Murphysboro City Alderman Gary McComb (second from left) talks to Brad Fager, (whose head is pictured in the foreground), during a June city council meeting. Also pictured are new board member Jance Curry Witzman, Sandra Ripley, deputy city clerk and Mayor Will Stephens (far right).

MURPHYSBORO — Murphysboro City Council members are eyeing next year's budget, looking to see where they might be able to make up a shortfall of more than $20,000 in the General Fund.

One area they're looking at is the city's water rates, which could see some sort of increase in the new proposed spending plan. The Murphysboro City Council members discussed the budget at their Nov. 21 Budget and Finance Committee meeting.
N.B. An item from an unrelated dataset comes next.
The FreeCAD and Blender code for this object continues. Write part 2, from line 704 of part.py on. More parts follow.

The city will have to approve the 2018 budget before year's end, after it undergoes a public viewing and public hearing. At the meeting, the mayor indicated the council would have to approve the final draft by Dec. 19.
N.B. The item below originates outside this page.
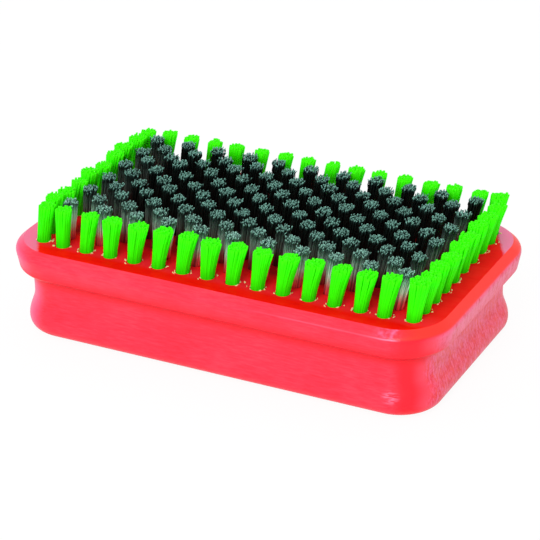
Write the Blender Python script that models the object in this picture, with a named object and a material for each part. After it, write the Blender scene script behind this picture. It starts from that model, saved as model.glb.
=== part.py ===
"""Ski wax brush: a lacquered hardwood block with drilled tufts of green and black nylon.

The brush lies on its flat back with the bristles up. The origin is under the middle of the block,
+X runs along its length and +Y across it. One block carries 164 tufts. The 48 green tufts stand round
the edge of the flat face, each in its own blind drilled hole. The 116 black tufts fill the middle in
11 staggered rows. Each black row is fused to a slice of the wood that it is set in.
"""

import math
from typing import NamedTuple

import bmesh
import bpy
from mathutils import Vector

# Block
BLOCK_LENGTH = 0.130
BLOCK_WIDTH = 0.076
BLOCK_HEIGHT = 0.0272
CORNER_RADIUS = 0.0153

# Side of the block: how far each line lies in from the ridge, its widest line
FACE_INSET = 0.0025
FLANK_INSET = 0.0010
CREASE_INSET = 0.0045
WAIST_INSET = 0.00485
BULGE_INSET = 0.0031
BACK_INSET = 0.0088

# The same lines, as shares of the block's height, measured down from the flat face
RIDGE_SHARE = 0.08
FLANK_SHARE = 0.265
UNDERSIDE_CORNER_SHARE = 0.295
CREASE_SHARE = 0.368
COVE_CORNER_SHARE = 0.43
WAIST_SHARE = 0.58
BULGE_SHARE = 0.85

# How much of the slanted edge above the ridge and of the flank below it the rounding of the ridge takes
EDGE_ROUND_SHARE = 0.45
FLANK_ROUND_SHARE = 0.25

# Gap that every fitted piece keeps to the piece it sits in
CLEARANCE = 0.0003

# The field of tufts lies this far off the middle of the block, towards the back edge
FIELD_OFFSET = 0.0005

# Green tufts, round the edge of the field
GREEN_END_MARGIN = 0.0091
GREEN_SIDE_MARGIN = 0.0085
GREEN_CORNER_TUCK = 0.0009
GREEN_ROOT_RADIUS = 0.0018
GREEN_TIP_RADIUS = 0.00245
GREEN_TIP_HEIGHT = 0.0131
GREEN_HOLE_DEPTH = 0.0085
GREEN_ROW_COUNT = 16
GREEN_COLUMN_COUNT = 10

# Root of a green tuft: the packed bundle in its hole, folded over a flat metal anchor
ROOT_RISE = 0.0004
ANCHOR_THICKNESS = 0.0005
ANCHOR_PROUD = 0.0008
ANCHOR_SPAN_SHARE = 0.9
DRILL_POINT_SHARE = 0.5

# Black tufts, in staggered rows in the middle
BLACK_END_MARGIN = 0.00145
BLACK_EDGE_MARGIN = 0.0003
BLACK_ROOT_RADIUS = 0.0015
BLACK_TIP_RADIUS = 0.0019
BLACK_TIP_HEIGHT = 0.0136
BLACK_ROW_COUNT = 11
BLACK_LONG_ROW_COUNT = 11

# Slices of the block's wood that carry the black rows, and the recess that holds them
SLICE_THICKNESS = 0.0017
RECESS_WALL = 0.0012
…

For fiscal year 2017, the city approved general fund of $4,962,511 in revenues and $4,939,383 in expenditures.

Scott Evans, the city's budget officer, gave the council an overview of how the city's water rates might be impacted.

This past year, the city had leaking water pipes repaired, leading it to realize significant savings on its bills from Kinkaid Reeds Creek Conservancy District, he said.

However, he said that savings — about $150,000 less paid out to the water district — had the net effect of creating an increase in city property owners' water bills, he said.

The city gets its water from the Kinkaid Reeds Creek Conservancy District; the water district also supplies water to De Soto, Campbell Hill, Elkville, Gorham and Willisville villages; the city of Ava; the Murdale, Elverado and Oraville water districts; and a small portion of south Washington County; and the state's Department of Natural Resources' Paul Ice Recreation Area and the Kinkaid Village Marina on Lake Kinkaid.

A representative of the water district said the entity has considered water rate hikes over the previous year; its last one was seven years ago, in 2010, she said.

This year, the board did authorize an across-the-board increase of 12.9 percent — an addition of 30 cents more per 1,000 gallons of water used, she said.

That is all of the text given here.